== Task instructions ==
Only the lines from the start of the material through the line containing "for cloth, whose" are to be extracted, exactly as they appear.

======== Data block

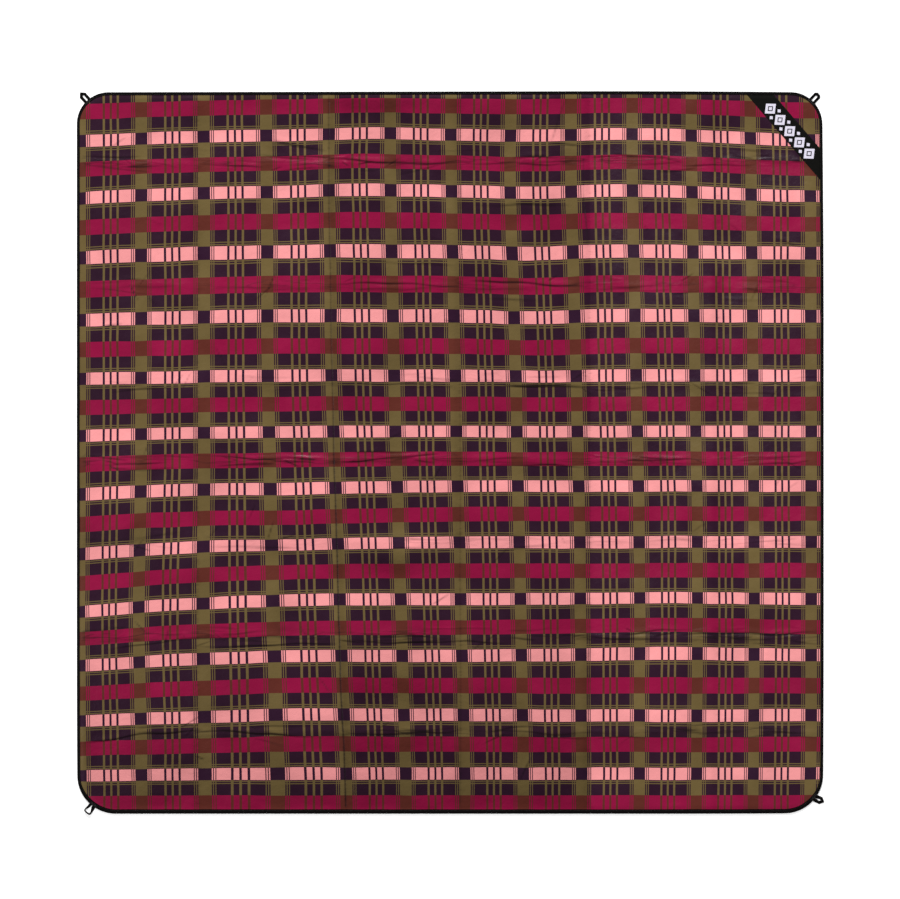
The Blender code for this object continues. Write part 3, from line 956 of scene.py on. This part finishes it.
class Cloth:
    """A material for cloth, whose nodes read the mesh's map, in metres."""

    def __init__(self, name, roughness, sheen=0.0, specular=0.5):
        looks = {"Roughness": roughness, "Specular IOR Level": specular, "Sheen Weight": sheen}
        self.material, self.shader = principled(name, {**looks, "Sheen Roughness": 0.4})
        self.tree = self.material.node_tree
        self.place = self.node("UVMap", uv_map="cloth").outputs["UV"]
        parts = self.node("SeparateXYZ", {0: self.place})
        self.u, self.v = parts.outputs["X"], parts.outputs["Y"]

    def node(self, kind, inputs=None, **settings):
        """A shader node with its settings, and its inputs set or linked."""
        made = self.tree.nodes.new("ShaderNode" + kind)
        for key, value in settings.items():
            setattr(made, key, value)
        for key, value in (inputs or {}).items():
            if isinstance(value, bpy.types.NodeSocket):
                self.tree.links.new(value, made.inputs[key])
            else:
                made.inputs[key].default_value = value
        return made

    def calc(self, operation, *values):
        return self.node("Math", dict(enumerate(values)), operation=operation).outputs[0]

    def wave(self, coordinate, length):
        return self.calc("SINE", self.calc("MULTIPLY", coordinate, 2 * math.pi / length))

    def weave(self, pitch):
        return self.calc("MULTIPLY", self.wave(self.u, pitch), self.wave(self.v, pitch))

    def noise(self, scale, detail=3.0, roughness=0.5, place=None):
        place = self.place if place is None else place
        inputs = {"Vector": place, "Scale": scale, "Detail": detail, "Roughness": roughness}
        return self.node("TexNoise", inputs).outputs[0]

    def remap(self, value, low, high, start=0.3, end=0.7):
        return self.node("MapRange", {0: value, 1: start, 2: end, 3: low, 4: high}).outputs[0]

    def bands(self, factor, stops):
        """Sharp bands of colour along a factor, each stop a place and the colour from there on."""
        made = self.node("ValToRGB", {"Fac": factor})
        ramp = made.color_ramp
        ramp.interpolation = "CONSTANT"
        ramp.elements.remove(ramp.elements[1])
        for number, (place, colour) in enumerate(stops):
            element = ramp.elements[0] if number == 0 else ramp.elements.new(place)
            element.position = place
            element.color = colour
        return made.outputs["Color"]

    def mixed(self, factor, first, second, blend="MIX"):
        """Two colours mixed, each a socket or its display values."""
        first, second = (srgb(*c) if isinstance(c, tuple) else c for c in (first, second))
        inputs = {0: factor, 6: first, 7: second}
        return self.node("Mix", inputs, data_type="RGBA", blend_type=blend).outputs[2]

    def finish(self, colour, *layers, roughness=None):
        """Sets the colour and the bumps, each a height, its strength and the depth that 1 stands for."""
        self.tree.links.new(colour, self.shader["Base Color"])
        if roughness:
            self.tree.links.new(roughness, self.shader["Roughness"])
        under = {}
        for height, strength, depth in layers:
            inputs = {"Height": height, "Strength": strength, "Distance": depth, **under}
            under = {"Normal": self.node("Bump", inputs).outputs["Normal"]}
        self.tree.links.new(under["Normal"], self.shader["Normal"])
        return self.material


def printed_cloth():
    """Smooth polyester with the plaid print, slack crumples, and painted shade in its creases and crumple
    lines.
    """
    cloth = Cloth("printed_cover", 0.4, specular=0.2)
    plum, olive, pink = srgb(44, 18, 37), srgb(107, 90, 53), srgb(246, 156, 157)
    crimson, brown, shade = srgb(143, 11, 61), srgb(96, 42, 33), srgb(47, 19, 42)
    half_across, half_along = REPEAT_ACROSS / 2, REPEAT_ALONG / 2
    across = cloth.calc("DIVIDE", cloth.calc("PINGPONG", cloth.u, half_across), half_across)
    along = cloth.calc("DIVIDE", cloth.calc("PINGPONG", cloth.v, half_along), half_along)
    ink = [(0.0, (1, 1, 1, 1))]
    ink += [(edge / half_across, (k % 2, k % 2, k % 2, 1)) for k, edge in enumerate(COLUMN_BANDS)]
    places = [0.0, *(edge / half_along for edge in ROW_BANDS)]
    rows = cloth.bands(along, zip(places, (pink, plum, olive, plum, olive, plum, crimson)))
    crossings = cloth.bands(along, zip(places, (shade, olive, olive, olive, olive, olive, brown)))
    colour = cloth.mixed(cloth.bands(across, ink), rows, crossings)
    cloud = cloth.remap(cloth.noise(7.0, 5.0), 0.88, 1.1)
    tone = cloth.calc("MULTIPLY", cloud, cloth.remap(cloth.noise(900.0, 2.0), 0.95, 1.05))
    grey = cloth.node("CombineColor", {0: tone, 1: tone, 2: tone}).outputs[0]
    colour = cloth.mixed(1.0, colour, grey, "MULTIPLY")
    values = [cloth.node("Attribute", attribute_name=name) for name in ("crease_shade", "pucker")]
    crease_shade, pucker = (value.outputs["Fac"] for value in values)
    stretch = {0: cloth.place, 1: (7.0, 62.0, 1.0)}
    drawn_out = cloth.node("VectorMath", stretch, operation="MULTIPLY").outputs[0]
    # Fine crumple lines in the puckered rows: a bump, and painted shade where the colour is darkened below.
    fold = cloth.calc("ABSOLUTE", cloth.calc("SUBTRACT", cloth.noise(1.0, 2.0, place=drawn_out), 0.5))
    fold = cloth.calc("MULTIPLY", cloth.remap(fold, 1.0, 0.0, 0.0, 0.055), pucker)
    # Painted shade: the crease shade and the crumple lines darken the print towards (22, 12, 16).
    dark = cloth.calc("ADD", cloth.calc("MULTIPLY", fold, 0.55), cloth.calc("MULTIPLY", crease_shade, 0.75))
    colour = cloth.mixed(cloth.calc("MINIMUM", dark, 0.8), colour, (22, 12, 16))
    return cloth.finish(
        colour, (cloth.noise(16.0, 4.0, 0.55), 0.8, 0.0034), (cloth.noise(60.0, 4.0, 0.6), 0.5, 0.0009),
        (fold, 0.5, 0.0003), (cloth.weave(0.0007), 0.25, 0.00006),
        roughness=cloth.remap(cloth.noise(14.0, 4.0), 0.36, 0.46),
    )


def foam_sheet():
    """Pale closed-cell foam."""
    cloth = Cloth("foam", 0.9)
    cells = cloth.node("TexVoronoi", {"Vector": cloth.place, "Scale": 1400.0}).outputs["Distance"]
    return cloth.finish(cloth.mixed(cells, (226, 224, 216), (200, 197, 188)), (cells, 0.5, 0.0002))


def coated_cloth():
    """The waterproof backing: dark coated cloth with a fine ripstop grid."""
    cloth = Cloth("backing", 0.42, sheen=0.05)
    lines = [cloth.calc("GREATER_THAN", cloth.wave(c, 0.006), 0.93) for c in (cloth.u, cloth.v)]
    grid = cloth.calc("MAXIMUM", *lines)
    colour = cloth.mixed(cloth.noise(9.0, 5.0), (30, 30, 33), (44, 44, 48))
    colour = cloth.mixed(cloth.calc("MULTIPLY", grid, 0.25), colour, (78, 78, 84))
    return cloth.finish(
        colour, (cloth.noise(20.0, 4.0, 0.6), 0.5, 0.0014), (grid, 0.3, 0.00015),
        (cloth.weave(0.0006), 0.2, 0.00005), roughness=cloth.remap(cloth.noise(22.0, 4.0), 0.34, 0.52),
    )


def ribbed_tape(name, rib):
    """Black woven tape with ribs across it."""
    cloth = Cloth(name, 0.7, specular=0.06)
    ribs, yarns = (cloth.wave(cloth.v, rib), 0.45, 0.00014), (cloth.wave(cloth.u, 0.0006), 0.3, 0.00005)
    tone = cloth.mixed(cloth.noise(60.0, 4.0), (4, 3, 3), (9, 7, 7))
    return cloth.finish(tone, ribs, yarns, (cloth.noise(120.0), 0.3, 0.0003))


def label_cloth():
    """Black satin-woven band with a fine diagonal twill."""
    cloth = Cloth("label", 0.55, specular=0.1)
    twill = cloth.wave(cloth.calc("ADD", cloth.u, cloth.v), 0.0009)
    tone = cloth.mixed(cloth.noise(40.0, 4.0), (7, 7, 5), (12, 12, 9))
    return cloth.finish(tone, (twill, 0.35, 0.00008), (cloth.noise(50.0), 0.4, 0.0005))


def pale_thread():
    """The motif's pale satin thread, laid along the band."""
    cloth = Cloth("motif_thread", 0.45, sheen=0.1)
    tone = cloth.mixed(cloth.noise(200.0), (218, 212, 232), (240, 236, 250))
    return cloth.finish(tone, (cloth.wave(cloth.v, 0.0007), 0.5, 0.00012))


def thread_material():
    """Black polyester sewing thread, twisted."""
    cloth = Cloth("thread", 0.5, sheen=0.1)
    twist = cloth.wave(cloth.calc("ADD", cloth.u, cloth.v), 0.0005)
    tone = cloth.mixed(cloth.calc("MULTIPLY_ADD", twist, 0.5, 0.5), (16, 14, 14), (36, 33, 33))
    return cloth.finish(tone, (twist, 0.4, 0.00006))


# ---- the studio


def make_floor():
    """A plain pale floor, as wide as any view needs."""
    material, _ = principled("floor", {
        "Base Color": (0.94, 0.94, 0.94, 1.0), "Roughness": 0.9, "Specular IOR Level": 0.0,
        "Emission Color": (1.0, 1.0, 1.0, 1.0), "Emission Strength": 0.45,
    })
    corners = [(x, y, -0.0004) for x, y in ((-30, -30), (30, -30), (30, 30), (-30, 30))]
    link("floor", corners, [(0, 1, 2, 3)], material, of_mat=False)


def soft_box(name, place, size, watts):
    """A large square light that faces the middle of the mat."""
    light = bpy.data.lights.new(name, "AREA")
    light.shape = "SQUARE"
    light.size = size
    light.energy = watts
    lamp = bpy.data.objects.new(name, light)
    lamp.location = place
    lamp.rotation_euler = (-Vector(place)).to_track_quat("-Z", "Y").to_euler()
    bpy.context.scene.collection.objects.link(lamp)


def make_studio():
    soft_box("light_left", (-6.4, -2.6, 5.0), 3.0, 260)
    soft_box("light_right", (6.4, -2.6, 5.0), 3.0, 150)
    soft_box("light_far", (-0.7, 10.5, 6.45), 2.7, 1660)
    world = bpy.data.worlds.new("studio")
    bpy.context.scene.world = world
    world.use_nodes = True
    background = world.node_tree.nodes["Background"]
    background.inputs["Color"].default_value = (1.0, 1.0, 1.0, 1.0)
    background.inputs["Strength"].default_value = 0.12


def make_camera():
    """Straight down, from so far up that the mat fills five sixths of the picture."""
    camera = bpy.data.cameras.new("camera")
    camera.lens = 100
    camera.sensor_width = 36
    camera.clip_end = 100
    holder = bpy.data.objects.new("camera", camera)
    holder.location = (-0.0006, 0.008, 6.697)
    bpy.context.scene.collection.objects.link(holder)
    bpy.context.scene.camera = holder
    bpy.context.scene.view_settings.view_transform = "Standard"


make_floor()
make_sheets()
thread = thread_material()
make_tape(thread)
make_label(thread)
make_loops(thread)
make_studio()
make_camera()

================

== Correct answer ==
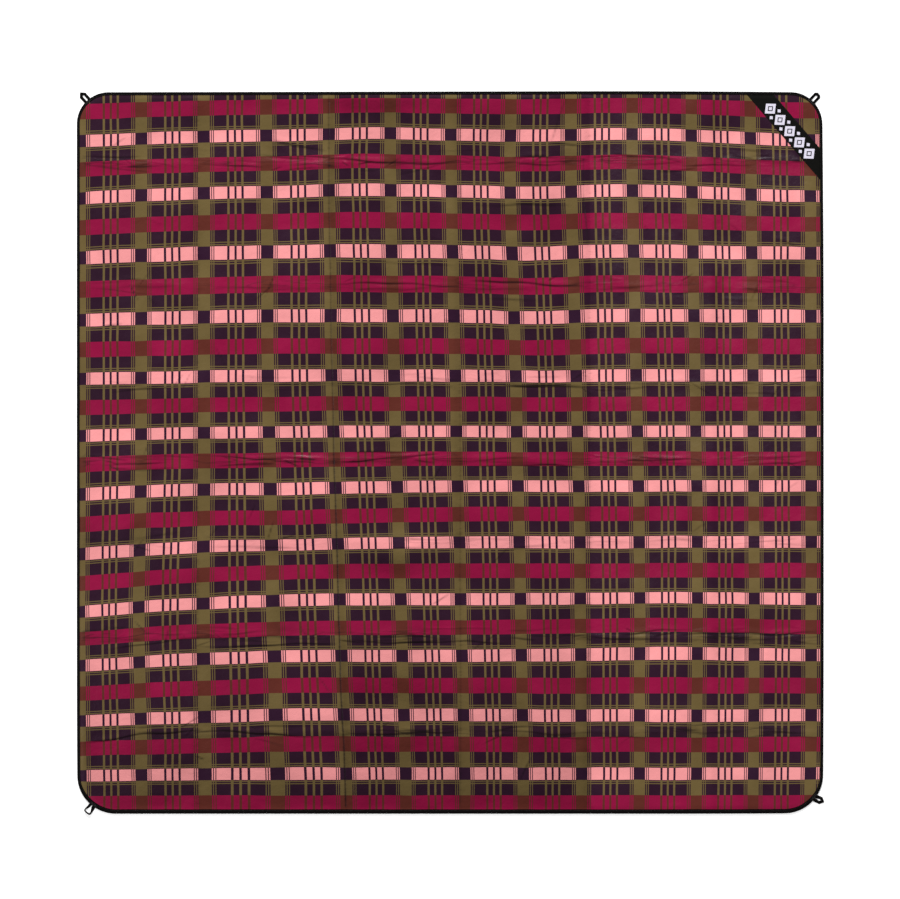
The Blender code for this object continues. Write part 3, from line 956 of scene.py on. This part finishes it.
class Cloth:
    """A material for cloth, whose nodes read the mesh's map, in metres."""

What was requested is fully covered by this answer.